BEGIN MATERIAL
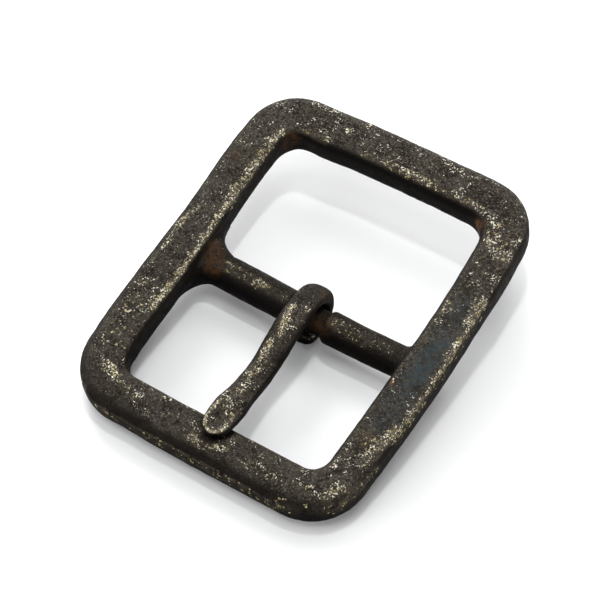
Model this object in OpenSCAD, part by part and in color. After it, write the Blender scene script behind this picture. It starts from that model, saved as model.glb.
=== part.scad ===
// Centre-bar belt buckle: a rounded rectangular frame with a round bar
// across it, and a curved tongue whose rear end is bent round the bar.
// It lies with its near end on the table, propped up by the tongue's eye.
// Millimetres. The origin is on the table, under the middle of the frame.
// X runs along the bar, Y towards the far end and Z up.

/* [Frame] */
// Clear width between the two side bars
clear_w = 40; // [36:0.5:42]
// Length of the frame from its near end to its far end
frame_l = 70; // [66:0.5:76]
// Width of the two side bars, seen from the front
side_w = 7.3; // [6.8:0.1:8.4]
// Width of the near and the far end, seen from the front
end_w = 7.9; // [6.8:0.1:8.4]
// Thickness of the frame
frame_t = 6.4; // [5.8:0.1:7]
// Rounding of the frame's long edges
edge_r = 2.1; // [1.6:0.1:2.4]
// Outer radius of the two near corners
near_outer_r = 11.1; // [9:0.1:12]
// Outer radius of the two far corners
far_outer_r = 10.2; // [9:0.1:12]
// Inner radius of the two near corners
near_inner_r = 3.3; // [2.4:0.1:5.2]
// Inner radius of the two far corners
far_inner_r = 4.8; // [2.4:0.1:5.2]

/* [Centre bar] */
// Radius of the centre bar
bar_r = 2.85; // [2.6:0.05:3]
// Distance of the bar from the frame's middle, towards the near end
bar_ahead = 1.4; // [0.6:0.1:2]
// Depth of the bar's axis below the middle of the frame's thickness
bar_drop = 2.1; // [1.6:0.1:2.2]
// How far the bar is out of square, right end towards the near end, in degrees
bar_skew = 1; // [0:0.1:1.2]
// Radius of the neck that the tongue turns on
neck_r = 2.3; // [2:0.1:2.4]
// Length of the neck
neck_l = 6.5; // [6.2:0.1:8]
// Place of the neck's middle along the bar
neck_x = 1.4; // [0.5:0.1:2]
// Radius of the fillets at the bar's left end
left_root_r = 4.5; // [2:0.1:4.8]
// Radius of the fillets at the bar's right end
right_root_r = 2.6; // [2:0.1:4.8]

/* [Tongue] */
// Place of the tongue's middle along the bar
tongue_x = 0.95; // [0.8:0.05:1.1]
// Width of the eye that is bent round the neck
eye_w = 4.7; // [4.2:0.1:5]
// Outer radius of the eye
eye_r = 5; // [4.85:0.05:5.2]
// Radius of the hole through the eye
hole_r = 2.7; // [2.65:0.05:2.85]
// Depth of the seat that the tip rests in
seat_depth = 1.5; // [1.4:0.1:1.8]

/* [Hidden] */
$fn = 96;

// An outline of the frame seen from the front: the outer one, then the windows' one
width = 0;
near_y = 1;
far_y = 2;
near_r = 3;
far_r = 4;
OUTER = [clear_w + 2 * side_w, -frame_l / 2, frame_l / 2, near_outer_r, far_outer_r];
INNER = [clear_w, end_w - frame_l / 2, frame_l / 2 - end_w, near_inner_r, far_inner_r];
// Width of the rounded edging that runs along each outline
edging_w = 2 * edge_r + 1.2;

// The shoulders beside the neck and the bar's domed ends
shoulder = 0.8;
bar_half = clear_w / 2 + 0.4;
dome_l = 4;
root_sink = 0.9;
root_dip = 0.2;
root_into = 1.8;
root_over = 0.15;
root_under = 0.1;

// The eye's parts, each a disc: [back from the axis, up from the axis, radius, rim's rounding]
EYE = [
    [ 0.65,  0.25, eye_r,       1.7],
    [-0.50,  0.00, eye_r - 0.4, 1.9],
    [ 1.35, -1.50, eye_r - 1.55, 0.9]
];
back = 0;
up = 1;
disc_r = 2;
rim_r = 3;
heel = EYE[2];
hole_up = 0.1;
// The eye is open between its free end and the underside of the arm
mouth_from = 150;
mouth_to = 192;

// The arm's middle line, from over the eye to the tip
// ahead of the axis, above the axis, half width, half thickness
ARM = [
    [-2.4, 3.00, 2.1, 1.0],
    [ 0.6, 4.55, 2.4, 1.5],
    [ 4.6, 4.65, 2.5, 1.8],
    [ 9.4, 3.65, 2.4, 1.8],
    [14.3, 2.95, 2.3, 1.8],
    [19.4, 3.95, 2.4, 1.8],
    [23.2, 5.05, 2.85, 1.5],
    [26.5, 5.65, 2.6, 1.35]
];
ahead = 0;
above = 1;
half_w = 2;
half_t = 3;
arm_steps = 4;
arm_sides = 24;
nose_l = 2.2;
nose_rings = 5;
// How square the arm's section is: 1 is an ellipse
arm_square = 0.8;

// The tip's seat is a hollow struck by a ball
seat_r = 5.8;
seat_y = INNER[near_y] - 0.5;

// The table touches the near end's lower edge and the eye's heel at once
prop_y = frame_l / 2 - edge_r - bar_ahead + heel[back];
prop_z = frame_t / 2 - edge_r - bar_drop + heel[up];
prop_reach = sqrt(prop_y * prop_y + prop_z * prop_z);
rest_tilt = asin((heel[disc_r] - edge_r) / prop_reach) - atan2(prop_z, prop_y);
rest_rise = (frame_l / 2 - edge_r) * sin(rest_tilt) + (frame_t / 2 - edge_r) * cos(rest_tilt) + edge_r;

// Puts a shape that is drawn about the frame's middle at its place on the table
module at_rest() {
    translate([0, 0, rest_rise]) rotate([rest_tilt, 0, 0]) children();
}

// Moves a shape that is drawn about the bar's axis to the bar
module on_bar() {
    translate([0, -bar_ahead, -bar_drop]) children();
}

// A rectangle with round corners, about the origin
module round_rect(w, h, r) {
    union() {
        square([w - 2 * r, h], center = true);
        square([w, h - 2 * r], center = true);
        for (x = [-1, 1], y = [-1, 1])
            translate([x * (w / 2 - r), y * (h / 2 - r)]) circle(r);
    }
}

// The area inside one of the frame's outlines, grown by the given amount
module area(outline, grow) {
    near_mid = outline[near_y] + outline[near_r];
    far_mid = outline[far_y] - outline[far_r];
    side = outline[width] / 2;
    union() {
        translate([-side - grow, near_mid]) square([2 * (side + grow), far_mid - near_mid]);
        translate([outline[near_r] - side, outline[near_y] - grow])
            square([2 * (side - outline[near_r]), frame_l / 2]);
        translate([outline[far_r] - side, outline[far_y] + grow - frame_l / 2])
            square([2 * (side - outline[far_r]), frame_l / 2]);
        for (x = [-1, 1]) {
            translate([x * (side - outline[near_r]), near_mid]) circle(outline[near_r] + grow);
            translate([x * (side - outline[far_r]), far_mid]) circle(outline[far_r] + grow);
        }
    }
}

// Runs a section along one of the frame's outlines, its X pointing outwards
module edging(outline) {
    near_mid = outline[near_y] + outline[near_r];
    far_mid = outline[far_y] - outline[far_r];
    side = outline[width] / 2;
    for (flip = [0, 1]) mirror([flip, 0, 0]) {
        translate([side, (near_mid + far_mid) / 2, 0]) rotate([90, 0, 0])
            linear_extrude(far_mid - near_mid, center = true) children();
        translate([side - outline[near_r], near_mid, 0]) rotate([0, 0, -90])
            rotate_extrude(angle = 90) translate([outline[near_r], 0]) children();
        translate([side - outline[far_r], far_mid, 0])
            rotate_extrude(angle = 90) translate([outline[far_r], 0]) children();
    }
    translate([0, outline[near_y], 0]) rotate([90, 0, -90])
        linear_extrude(2 * (side - outline[near_r]), center = true) children();
    translate([0, outline[far_y], 0]) rotate([90, 0, 90])
        linear_extrude(2 * (side - outline[far_r]), center = true) children();
}

// The closed rounded rectangle: a flat plate between two rounded edgings
module rim() {
    union() {
        linear_extrude(frame_t, center = true) difference() {
            area(OUTER, -edge_r);
            area(INNER, edge_r);
        }
        edging(OUTER) translate([-edging_w / 2, 0]) round_rect(edging_w, frame_t, edge_r);
        edging(INNER) translate([edging_w / 2, 0]) round_rect(edging_w, frame_t, edge_r);
    }
}

// Half of the bar's outline on one side of the neck: [radius, place along the bar]
function bar_outline(neck_end, side) = concat(
    [
        [neck_r, neck_end],
        [neck_r + 0.7 * (bar_r - neck_r), neck_end + side * 0.2 * shoulder],
        [bar_r, neck_end + side * shoulder]
    ],
    [for (turn = [0 : 15 : 90]) [bar_r * cos(turn), side * (bar_half + dome_l * sin(turn))]]
);

// The round bar with its neck, turned in one piece
module bar() {
    right = bar_outline(neck_x + neck_l / 2, 1);
    left = bar_outline(neck_x - neck_l / 2, -1);
    last = len(left) - 1;
    rotate([0, 90, 0]) rotate_extrude()
        polygon(concat(right, [for (i = [0 : last]) left[last - i]]));
}

// The fillet round one end of the bar, kept within the frame's thickness
module bar_root(side, root_r) {
    wall = clear_w / 2 + root_sink;
    centre_r = bar_r - root_dip + root_r;
    low = bar_drop - frame_t / 2 + root_under;
    high = bar_r + root_over;
    intersection() {
        mirror([side < 0 ? 1 : 0, 0, 0]) rotate([0, 90, 0]) rotate_extrude() difference() {
            translate([0, wall - root_r]) square([centre_r, root_r + root_into]);
            translate([centre_r, wall - root_r]) circle(root_r);
        }
        translate([side * wall, 0, (low + high) / 2])
            cube([4 * root_r, 4 * centre_r, high - low], center = true);
    }
}

// The frame: rim and bar in one casting, with the seat for the tongue's tip
module frame() {
    color("dimgray") at_rest() difference() {
        union() {
            rim();
            on_bar() rotate([0, 0, -bar_skew]) {
                bar();
                bar_root(1, right_root_r);
                bar_root(-1, left_root_r);
            }
        }
        translate([tongue_x, seat_y, frame_t / 2 - seat_depth + seat_r]) sphere(seat_r);
    }
}

// A row of the arm's table at place i plus the fraction f, on a smooth curve
function clamped(i) = ARM[min(max(i, 0), len(ARM) - 1)];
function arm_row(i, f) =
    let (a = clamped(i - 1), b = clamped(i), c = clamped(i + 1), d = clamped(i + 2))
    b + 0.5 * f * (c - a + f * (2 * a - 5 * b + 4 * c - d + f * (3 * b - a - 3 * c + d)));

// All rows along the arm, then the nose that closes the tip
arm_rows = concat(
    [for (i = [0 : len(ARM) - 2], k = [0 : arm_steps - 1]) arm_row(i, k / arm_steps)],
    [ARM[len(ARM) - 1]]
);
tip = ARM[len(ARM) - 1];
tip_from = arm_rows[len(arm_rows) - 2];
tip_run = [tip[ahead] - tip_from[ahead], tip[above] - tip_from[above]];
tip_dir = tip_run / norm(tip_run);
nose_rows = [for (k = [1 : nose_rings]) let (turn = 84 * k / nose_rings) [
    tip[ahead] + tip_dir[ahead] * nose_l * sin(turn),
    tip[above] + tip_dir[above] * nose_l * sin(turn),
    tip[half_w] * cos(turn),
    tip[half_t] * cos(turn)
]];
rows = concat(arm_rows, nose_rows);

// One point of a rounded section, between an ellipse and a rectangle
function section_point(turn, w, t) =
    let (c = cos(turn), s = sin(turn))
    [w * sign(c) * pow(abs(c), arm_square), t * sign(s) * pow(abs(s), arm_square)];

// One ring of points round the arm, square to its middle line
function arm_ring(n) =
    let (
        row = rows[n],
        a = rows[max(n - 1, 0)],
        b = rows[min(n + 1, len(rows) - 1)],
        run = [b[ahead] - a[ahead], b[above] - a[above]],
        dir = run / norm(run)
    )
    [for (k = [0 : arm_sides - 1])
        let (p = section_point(360 * (k + 0.5) / arm_sides, row[half_w], row[half_t]))
        [p[0], dir[above] * p[1] - row[ahead], row[above] + dir[ahead] * p[1]]];

// The arm swept along its middle line
module arm() {
    count = len(rows);
    polyhedron(
        points = [for (n = [0 : count - 1]) each arm_ring(n)],
        faces = concat(
            [[for (k = [0 : arm_sides - 1]) k]],
            [for (n = [0 : count - 2], k = [0 : arm_sides - 1])
                let (a = n * arm_sides + k, b = n * arm_sides + (k + 1) % arm_sides)
                each [[a, a + arm_sides, b], [b, a + arm_sides, b + arm_sides]]],
            [[for (k = [0 : arm_sides - 1]) count * arm_sides - 1 - k]]
        )
    );
}

// Turns a flat shape, whose X is the radius, round an axis along the bar
module round_bar_axis() {
    rotate([0, 90, 0]) rotate_extrude() children();
}

// One round disc of the eye, with rounded rims
module eye_disc(part) {
    translate([0, part[back], part[up]]) round_bar_axis() intersection() {
        round_rect(2 * part[disc_r], eye_w, part[rim_r]);
        translate([0, -eye_w]) square([2 * part[disc_r], 2 * eye_w]);
    }
}

// The open part of the eye, a wedge that looks ahead
module eye_mouth() {
    reach = 3 * eye_r;
    rotate([90, 0, 90]) linear_extrude(2 * eye_w, center = true) polygon([
        [0, hole_up],
        reach * [cos(mouth_from), sin(mouth_from)],
        reach * [cos(mouth_to), sin(mouth_to)]
    ]);
}

// The tongue: the arm and the eye that is bent round the neck
module tongue() {
    color("gray") at_rest() on_bar() translate([tongue_x, 0, 0]) difference() {
        union() {
            difference() {
                union() for (part = EYE) eye_disc(part);
                eye_mouth();
            }
            arm();
        }
        translate([0, 0, hole_up]) rotate([0, 90, 0])
            cylinder(r = hole_r, h = 2 * eye_w, center = true);
    }
}

frame();
tongue();
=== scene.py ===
# A centre-bar belt buckle of dark cast metal, worn pale along its edges,
# lying on a pale table in soft studio light.
import math
import bpy
import numpy as np
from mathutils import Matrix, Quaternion, Vector, noise


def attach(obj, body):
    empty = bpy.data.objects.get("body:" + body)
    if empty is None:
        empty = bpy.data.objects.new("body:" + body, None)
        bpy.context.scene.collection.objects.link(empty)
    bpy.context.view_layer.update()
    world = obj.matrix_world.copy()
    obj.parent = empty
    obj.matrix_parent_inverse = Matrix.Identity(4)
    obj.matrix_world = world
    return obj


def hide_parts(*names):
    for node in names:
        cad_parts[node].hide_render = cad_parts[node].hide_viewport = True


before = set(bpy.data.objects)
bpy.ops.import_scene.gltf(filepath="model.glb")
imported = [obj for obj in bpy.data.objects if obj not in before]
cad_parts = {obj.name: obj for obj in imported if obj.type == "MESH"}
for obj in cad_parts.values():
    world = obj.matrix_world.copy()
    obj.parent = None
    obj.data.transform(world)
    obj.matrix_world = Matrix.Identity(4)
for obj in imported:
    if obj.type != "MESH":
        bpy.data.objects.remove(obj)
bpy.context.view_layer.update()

# A millimetre, in metres
MM = 0.001

# Sizes of the buckle, in millimetres, about the middle of its frame
CLEAR_W = 40.0
FRAME_L = 70.0
SIDE_W = 7.3
END_W = 7.9
FRAME_T = 6.4
EDGE_R = 2.1
NEAR_OUTER_R = 11.1
FAR_OUTER_R = 10.2
NEAR_INNER_R = 3.3
FAR_INNER_R = 4.8
BAR_R = 2.96
BAR_AHEAD = 1.4
BAR_DROP = 2.1
NECK_R = 2.3
NECK_FROM = -1.85
NECK_TO = 4.65
TONGUE_X = 0.95
SEAT_DEPTH = 1.5
SEAT_R = 5.8
SEAT_OUT = 0.5
SEAT_Y = END_W - FRAME_L / 2 - SEAT_OUT

# The eye's heel, where it stands on the table: back from the bar's axis, up from it, radius
HEEL_BACK = 1.35
HEEL_UP = -1.5
HEEL_R = 3.45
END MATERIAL
§ EXERCISE DESCRIPTION
From the line that contains "before = set(bpy.data.objects)" to the last line of the material above, repeat every line exactly, keeping both the first and the last.

§ EXERCISE ANSWER
before = set(bpy.data.objects)
bpy.ops.import_scene.gltf(filepath="model.glb")
imported = [obj for obj in bpy.data.objects if obj not in before]
cad_parts = {obj.name: obj for obj in imported if obj.type == "MESH"}
for obj in cad_parts.values():
    world = obj.matrix_world.copy()
    obj.parent = None
    obj.data.transform(world)
    obj.matrix_world = Matrix.Identity(4)
for obj in imported:
    if obj.type != "MESH":
        bpy.data.objects.remove(obj)
bpy.context.view_layer.update()

# A millimetre, in metres
MM = 0.001

# Sizes of the buckle, in millimetres, about the middle of its frame
CLEAR_W = 40.0
FRAME_L = 70.0
SIDE_W = 7.3
END_W = 7.9
FRAME_T = 6.4
EDGE_R = 2.1
NEAR_OUTER_R = 11.1
FAR_OUTER_R = 10.2
NEAR_INNER_R = 3.3
FAR_INNER_R = 4.8
BAR_R = 2.96
BAR_AHEAD = 1.4
BAR_DROP = 2.1
NECK_R = 2.3
NECK_FROM = -1.85
NECK_TO = 4.65
TONGUE_X = 0.95
SEAT_DEPTH = 1.5
SEAT_R = 5.8
SEAT_OUT = 0.5
SEAT_Y = END_W - FRAME_L / 2 - SEAT_OUT

# The eye's heel, where it stands on the table: back from the bar's axis, up from it, radius
HEEL_BACK = 1.35
HEEL_UP = -1.5
HEEL_R = 3.45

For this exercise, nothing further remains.